Há muito tempo os seqüestros se
sucedem, ora mais, ora menos freqüentes. No caso de São Paulo, até
como principal característica da criminalidade. O seqüestro de um repórter nada acrescentou, por si, aos
seqüestros de outras vítimas. A troca do resgate por uma nota para divulgação -finalidade que não precisava de seqüestro, por certo seria
obtida com a simples distribuição da
nota- esta, sim, sugere duas observações aparentemente ainda atuais.
O seqüestro absorveu mais atenção do que a insípida nota e, nela,
atentou-se mais para o exigido fim
do "regime disciplinar diferenciado". Nisso ficou quase perdida a frase de importância capital: "não ficaremos de braços cruzados pelo que
está acontecendo no sistema carcerário". Os bravos secretários do governo paulista, bem à sua maneira,
podem tomar a frase como desafio
ou como bazófia, mas para os demais vale por um aviso geral de necessárias precauções contra ataques
que já se provaram factíveis.
A outra observação vem do momento escolhido para o seqüestro e
sua finalidade.

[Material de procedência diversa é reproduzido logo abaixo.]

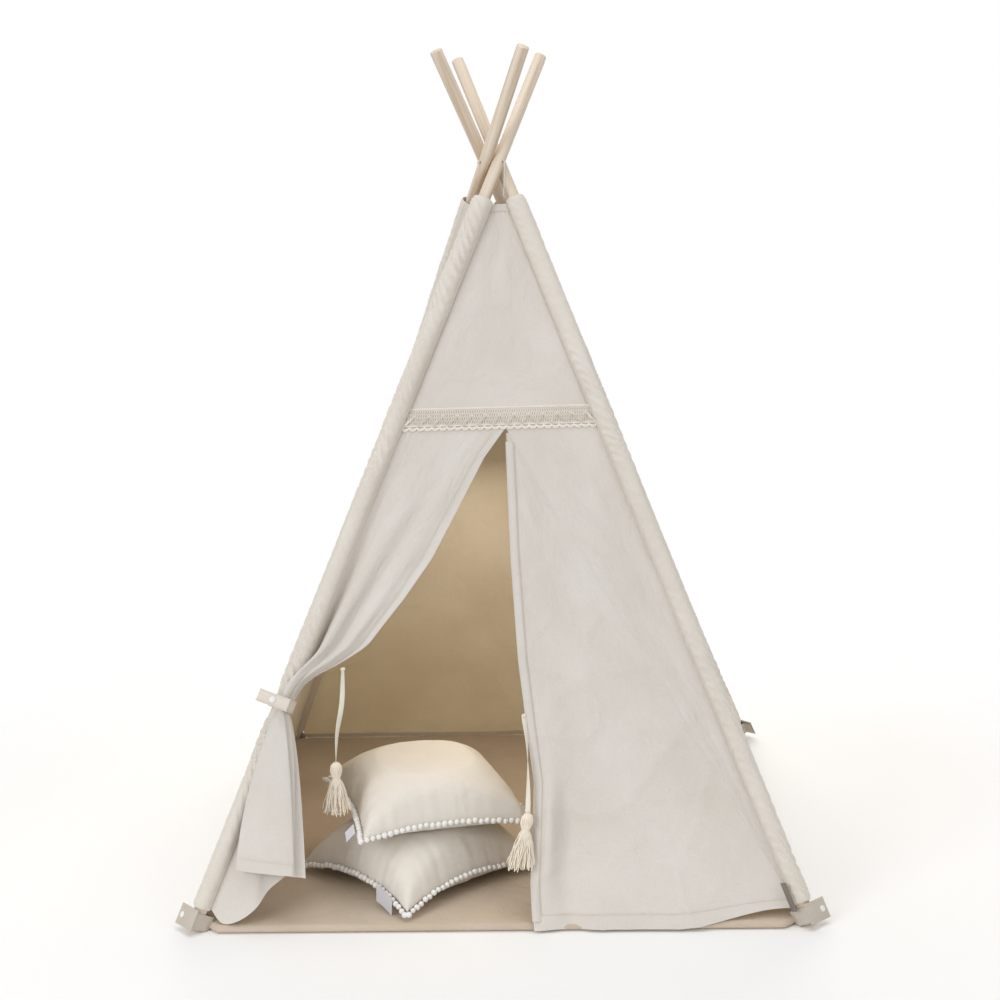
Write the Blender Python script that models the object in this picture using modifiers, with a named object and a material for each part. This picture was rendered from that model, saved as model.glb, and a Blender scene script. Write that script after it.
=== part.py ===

Da Folha de sábado:
"Folgas cassadas de quase 100 mil
policiais militares e 30 mil policiais
civis, helicóptero do Exército usado pela PM, [...] blitze nas ruas. É
com esse cenário de guerra, preparado pelas forças de segurança"
[...]. Assim foi feita, para o fim de
semana, a devida prevenção do crime articulado. E, no entanto, houve o seqüestro. Ou seja, uma outra
mensagem: o nível a que a criminalidade chegou em numerosas cidades exige muito mais do que pôr as
polícias e mesmo o Exército na rua.
Esse é um ensinamento que o Rio
tem difundido em vão. É impossível policiar toda a cidade, é impossível impedir que o crime conte
com os vazios inevitáveis do policiamento e com o imprevisto.
O crime se sofisticou no armamento e aprimora métodos, como
demonstrou o seqüestro do repórter com o uso e troca de dois carros, incêndio de um para eliminar
vestígios, batedor de moto. É hora
de que o anticrime seja levado a sério e procure reelaborar suas
idéias, sair da velha e inútil obviedade. Essa é uma dívida que os intelectuais, os acadêmicos e a mídia
têm com o país.
Do episódio ficará a perfeita atitude da TV Globo no dever de proteção à vida do seu repórter.